Ukrayna-Rusya Savaşı, Almanya'da iç politikada da yankı bulmuş, hükümetin enerji politikaları ve dış politika kararları tartışmalara neden olmuştur. Almanya, savaşın başlamasıyla birlikte savunma harcamalarını artırma kararı almıştır. Şansölye Olaf Scholz, Almanya'nın NATO taahhütlerine uygun olarak savunma bütçesini artıracağını ve silahlı kuvvetlerini modernize edeceğini duyurmuştur. Almanya, NATO'nun doğu kanadını güçlendirmek ve Ukrayna'ya askeri destek sağlamak için daha aktif bir rol üstlenmiştir.

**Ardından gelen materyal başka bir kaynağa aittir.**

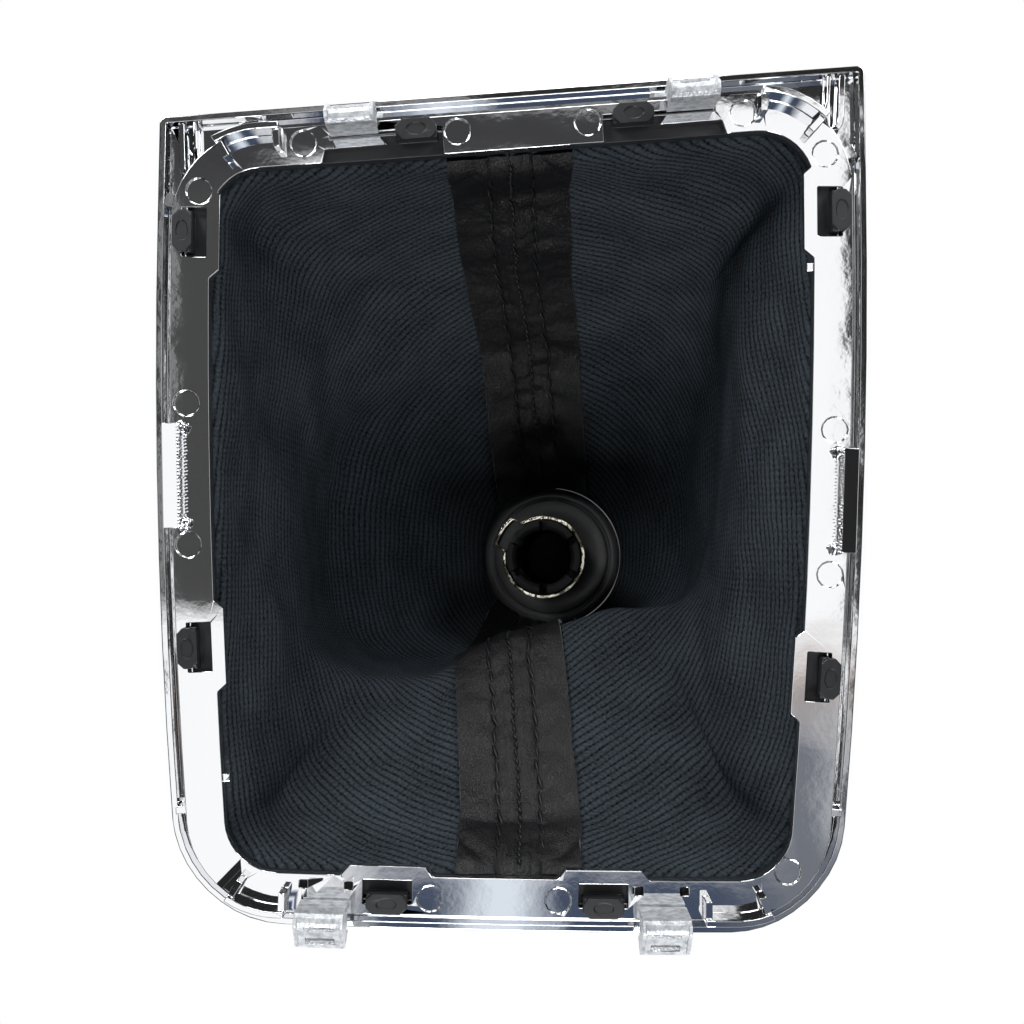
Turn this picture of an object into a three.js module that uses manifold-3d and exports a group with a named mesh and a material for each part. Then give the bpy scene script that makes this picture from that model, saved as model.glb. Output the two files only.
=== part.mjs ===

Gelinen noktada Ukrayna-Rusya Savaşı, Almanya'yı enerji bağımlılığı, ekonomik istikrar, dış politika ve savunma stratejileri gibi birçok alanda önemli değişiklikler yapmaya zorlamıştır. Almanya, AB ve NATO içindeki rolünü güçlendirmiş, enerji politikasını yeniden şekillendirmiş ve savunma harcamalarını artırmıştır. Bu süreç, ülkenin hem iç hem de dış politikalarında derin etkiler yaratmıştır. Rusya’nın konu haberde yer alan iddia doğrultusunda bir hamlede bulunması ABD ve Almanya'nın Rusya'ya karşı daha sert tedbirler almasına ve NATO'nun daha birleşik bir duruş sergilemesine neden olabilir. Ağır yaptırımlarla karşı karşıya kalacak Rusya’nın bu ihtimali göz önünde bulundurmama ihtimali oldukça düşüktür. Bu sebeple ilgili iddiaların spekülasyon yaratmaktan öteye gidememesi muhtemeldir.